We visited the Société Jersiaise as an introduction into our new project on the German Occupation of Jersey. In groups we looked through photo archives by several photographers whose images had been stored in folders, each in an individual plastic file. The images were fragile and could only be removed from the plastic file if they were to be handled with gloves to ensure they don’t get damaged.
The Société Jersiaise was founded in January 1873 by a small number of well known Islanders who were interested in the study of the history, the language and the antiquities of Jersey. The photographic archives of the Société Jersiaise contains over 100,000 images dating from the mid 1840s to the present day and is the main Jersey collection of nineteenth and early twentieth century photography.

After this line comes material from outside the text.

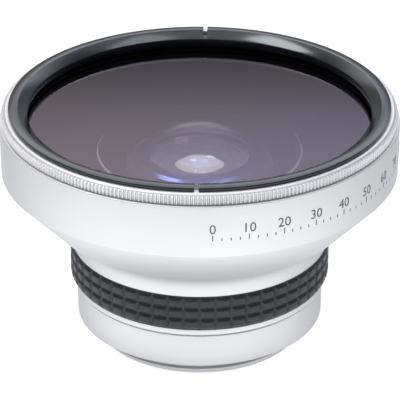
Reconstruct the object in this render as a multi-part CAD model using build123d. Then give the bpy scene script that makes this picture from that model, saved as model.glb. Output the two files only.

Photography arrived in Jersey on the 9th of May 1840 just nine months after it had been first introduced in the urban centers of England and France. Able to practice in the Channel Islands without concern for the restriction of the medium in the 1840s, amateur and professional photographers arrived from both sides of the English Channel. The archive has examples of work by important nineteenth century photographers such as William Collie, Charles Hugo, Thomas Sutton and Henry Mullins. The collection also has late nineteenth century studio collections of negatives by Jersey based photographers such as Ernest Baudoux, Albert Smith and Clarence Ouless. Important twentieth century photos include of over one thousand negatives by Percival Dunham (Jersey’s first photo journalist) and an archive of one thousand three hundred German Occupation images.
There are several different subjects represented in the collection as well as a diverse multitude of processes and techniques with which they were made. The archive has over 15,000 portraits of identified people and views of every bay and landscape. The collection has detailed visual representations of technical and aesthetic developments through the photographic era.